The Problem-Solving Mindset: Beyond the Obvious

What makes computational thinking truly powerful isn’t just the ability to break things down—it’s the mindset shift towards seeing problems as puzzles to be solved rather than obstacles to endure. When your bicycle chain comes off, computational thinking transforms frustration into curiosity. You decompose the problem (chain, gears, tension), recognise patterns (this happens when shifting gears too quickly), abstract the core issue (misalignment), and design a solution (reposition chain, adjust shifting technique).

This approach works for social problems too. Planning a surprise party becomes a project management exercise with dependent tasks, resource allocation, and risk assessment. Resolving a disagreement between friends involves decomposing the conflict, recognising underlying patterns in communication, abstracting the core concerns, and designing a step-by-step approach to resolution.

Building Your Computational Confidence

The remarkable thing about computational thinking is that you’re already doing it—you just might not have recognised it yet. Every time you troubleshoot why your phone battery drains quickly, organise a group outing, or figure out how to fit everything into your backpack, you’re flexing these mental muscles. The more you recognize and intentionally use computational thinking, the stronger and more confident you become—not just in coding, but in every aspect of your life.

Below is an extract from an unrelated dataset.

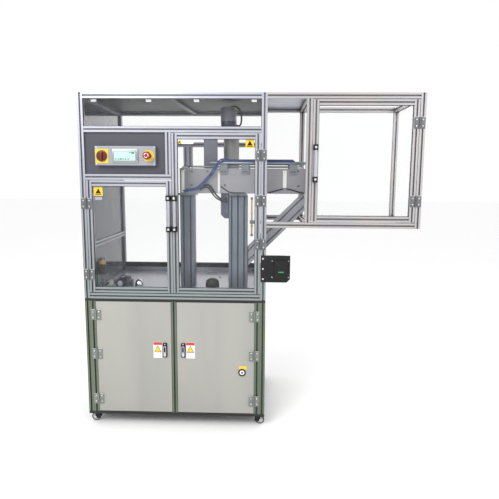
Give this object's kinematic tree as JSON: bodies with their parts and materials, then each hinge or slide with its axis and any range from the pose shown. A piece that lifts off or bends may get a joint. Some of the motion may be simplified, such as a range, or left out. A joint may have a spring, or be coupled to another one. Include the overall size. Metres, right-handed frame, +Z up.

Whether you’re planning a trip, solving kitchen surprises, or mediating a tricky group project, computational thinking helps you break big tasks into manageable steps, uncover hidden patterns, and design solutions. With each problem you tackle, you’re building a toolkit that will serve you in school, work, and everyday adventures.

Remember, you don’t have to be a programmer to think like a coder. These superpowers of decomposition, pattern recognition, abstraction, and algorithm design are already part of your brain’s repertoire. Next time you face a challenge, ask yourself: which of my computational thinking skills can I use right now?

Genius isn’t magic—it’s a way of thinking. And you already have everything you need to solve life’s puzzles, one step at a time.